Stunning divergence in equities is a short-term opportunity

By Peter Garnry, Head of Equity Strategy, Saxo Bank

Travel stocks are soaring on good Omicron news and a quicker path to normalisation and the broader commodity sector is still favoured as investors are adding protection against inflation to their portfolios. The flipside is a bloodbath in speculative bubble stocks and themes such as NextGen Medicine and E-commerce. The divergence in just two trading session is stunningly 9.1%-point between the travel and bubble stocks baskets. While there are many arguments for why bubble stocks could fall more, we think the selloff will soon turn into a "buying-the-dip" situation with the market betting on bubble stocks going into the earnings season on the notion that this part of the market will deliver growth surprises.

Speculative growth stocks are continuing their 2021 descent

We are only two full trading sessions into the new year and we are already observing a 9.1%-point difference in performance between the travel basket, helped by the good news on the Omicron variant, and bubble stocks which suffering from the latest move higher in the US 10-year yield and investors continuing their rotating out of speculative growth and adding inflation hedges such as mega caps, financials, energy and mining.
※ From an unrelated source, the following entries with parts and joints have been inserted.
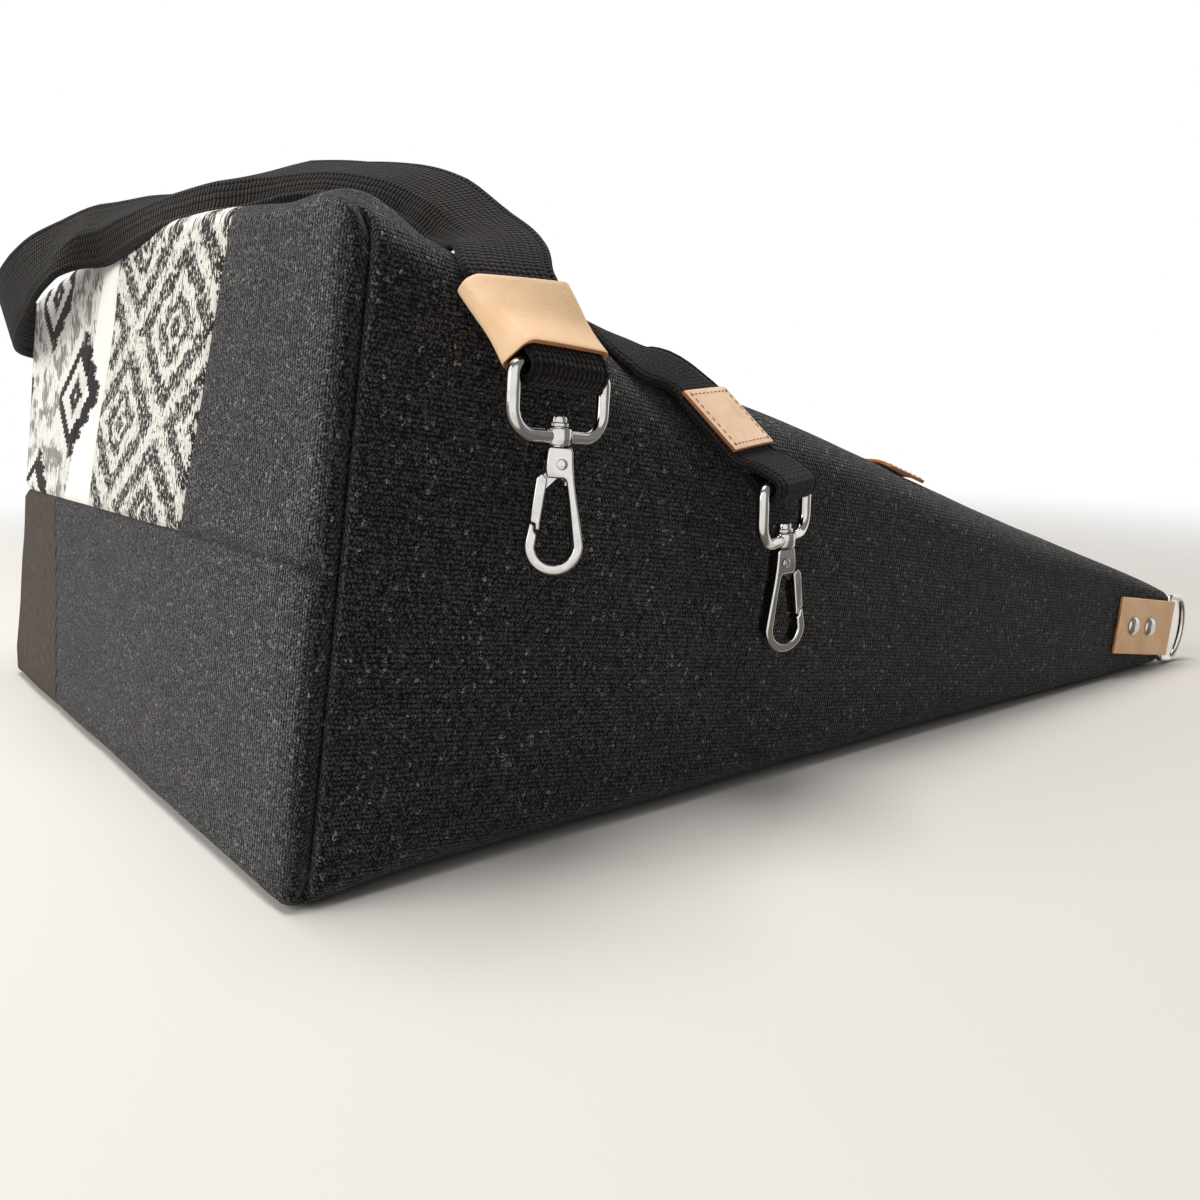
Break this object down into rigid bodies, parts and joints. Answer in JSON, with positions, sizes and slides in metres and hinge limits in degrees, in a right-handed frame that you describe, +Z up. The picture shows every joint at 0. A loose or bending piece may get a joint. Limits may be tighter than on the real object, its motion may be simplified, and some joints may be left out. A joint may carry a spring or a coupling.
{
  "type": "tote bag",
  "caption": "Boxed cloth tote bag lying on its back panel, with patterned strips, side rings on leather tabs and a webbing shoulder strap that ends in swivel clips.",
  "frame": {"origin": "on the surface the bag lies on, under the middle of its back panel", "axes": "+X from the base towards the mouth, +Y across the bag, away from the side that carries the clips, +Z up, square to the back panel"},
  "size_m": [0.4976, 0.5054, 0.2293],
  "materials": {
    "charcoal_cloth": "heathered wool-like weave, matt",
    "ikat_wide": "woven ikat of off-white and grey diamonds, matt",
    "ikat_bold": "woven ikat of off-white and black stepped diamonds, matt",
    "off_white_cotton": "plain off-white cotton, matt",
    "brown_corduroy": "dark brown fine-wale corduroy, matt",
    "navy_lining": "plain navy lining cloth, matt",
    "natural_leather": "pale vegetable-tanned leather with brown raw edges",
    "black_webbing": "ribbed dark webbing, matt",
    "polished_nickel": "polished nickel plate",
    "spring_steel": "plain spring wire"
  },
  "bodies": {
    "bag": {"charcoal_body": "charcoal_cloth", "ikat_strip_wide": "ikat_wide", "white_strip": "off_white_cotton", "ikat_strip_bold": "ikat_bold", "corduroy_strip": "brown_corduroy", "far_side_panel": "charcoal_cloth", "lining": "navy_lining", "shoulder_strap": "black_webbing", "strap_sleeve": "natural_leather", "strap_patch": "natural_leather", "leather_label": "natural_leather", "ring_tab_near": "natural_leather", "ring_tab_far": "natural_leather", "tab_rivet_near_1": "polished_nickel", "tab_rivet_near_2": "polished_nickel", "tab_rivet_far_1": "polished_nickel", "tab_rivet_far_2": "polished_nickel"},
    "near_ring": {"ring_near": "polished_nickel"},
    "far_ring": {"ring_far": "polished_nickel"},
    "base_clip_eye": {"base_clip_eye": "polished_nickel"},
    "base_clip_hook": {"base_clip_hook": "polished_nickel", "base_clip_pin": "polished_nickel", "base_clip_spring": "spring_steel"},
    "base_clip_gate": {"base_clip_gate": "polished_nickel"},
    "mouth_clip_eye": {"mouth_clip_eye": "polished_nickel"},
    "mouth_clip_hook": {"mouth_clip_hook": "polished_nickel", "mouth_clip_pin": "polished_nickel", "mouth_clip_spring": "spring_steel"},
    "mouth_clip_gate": {"mouth_clip_gate": "polished_nickel"}
  },
  "joints": [
    {"name": "near_ring_turn", "type": "hinge", "parent": "bag", "child": "near_ring", "pos_m": [0.24465, -0.2478, 0.02029], "axis": [0.1678, 0, 0.9858], "range_deg": [-80, 50]},
    {"name": "far_ring_turn", "type": "hinge", "parent": "bag", "child": "far_ring", "pos_m": [0.24465, 0.2478, 0.02029], "axis": [-0.1678, 0, -0.9858], "range_deg": [-80, 50]},
    {"name": "base_clip_swing", "type": "hinge", "parent": "bag", "child": "base_clip_eye", "pos_m": [-0.149, -0.1968, 0.1522], "axis": [-0.9941, -0.0643, 0.0872], "range_deg": [-6, 120]},
    {"name": "base_clip_swivel", "type": "hinge", "parent": "base_clip_eye", "child": "base_clip_hook", "pos_m": [-0.15065, -0.19691, 0.13327], "axis": [0.087, 0.0056, 0.9962], "continuous": true},
    {"name": "base_clip_gate_turn", "type": "hinge", "parent": "base_clip_hook", "child": "base_clip_gate", "pos_m": [-0.15044, -0.19739, 0.12543], "axis": [-0.4412, -0.8964, 0.0436], "range_deg": [0, 18], "stiffness_Nm_per_rad": 0.02, "springref_deg": -22.92},
    {"name": "mouth_clip_swing", "type": "hinge", "parent": "bag", "child": "mouth_clip_eye", "pos_m": [-0.0625, -0.213, 0.1153], "axis": [-0.9749, -0.2215, -0.0244], "range_deg": [-6, 120]},
    {"name": "mouth_clip_swivel", "type": "hinge", "parent": "mouth_clip_eye", "child": "mouth_clip_hook", "pos_m": [-0.06205, -0.2129, 0.09631], "axis": [-0.0238, -0.0054, 0.9997], "continuous": true},
    {"name": "mouth_clip_gate_turn", "type": "hinge", "parent": "mouth_clip_hook", "child": "mouth_clip_gate", "pos_m": [-0.06284, -0.21264, 0.08849], "axis": [0.2112, 0.9774, 0.0103], "range_deg": [0, 18], "stiffness_Nm_per_rad": 0.02, "springref_deg": -22.92}
  ]
}
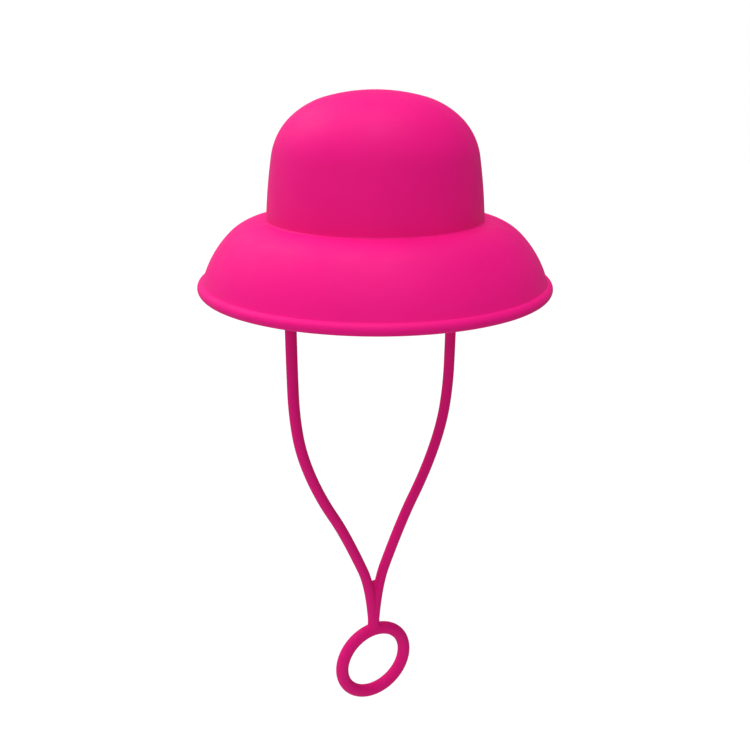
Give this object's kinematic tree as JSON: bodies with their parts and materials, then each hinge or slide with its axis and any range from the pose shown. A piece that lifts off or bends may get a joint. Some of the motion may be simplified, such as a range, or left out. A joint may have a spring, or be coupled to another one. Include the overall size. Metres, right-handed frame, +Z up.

While we think that a better balance between the physical and the online is warranted in the portfolio as inflation will run higher for longer due to physical constraints across energy and metals during the green transformation. But short-term we think a tactical trading opportunity is emerging as many bubble stocks will continue to show high revenue growth, whether they can deliver on operating margin is a different story, and that they will be bought back again by investors. The next couple of weeks could be tough for speculative bubble stocks, but our thinking is that investors will pick them up ahead of the earnings season betting on revenue surprises lifting share price against deteriorating expectations.

Bubble stocks basket

Source: Bloomberg and Saxo Group

The market is betting on a totally different car industry

As a follow up to yesterday’s equity note, we extended our commentary on the EV battle in today’s podcast. We failed to cover all our thoughts because we have to be conscious of time, so we expanded further on our thinking in this Twitter thread. At any case, the EV battle this year is one of the most interesting to watch and a defining moment for the car industry. A lot of market value is at risk this year. We forgot in our Twitter thread to elaborate a bit on the car as a platform. The idea for the bulls on Tesla is that 1) the company takes 25% global market share, and 2) cars will become a major digital platform in which you can sell software services on. In that scenario, Tesla could be extremely profitable, but the path to the endpoint is not without risk and while we have seen Volkswagen having difficulties ramping up production to beat Tesla, we do not yet know the dynamics of the remaining large players (Ford, GM, Toyota etc.) entering the EV race at full force.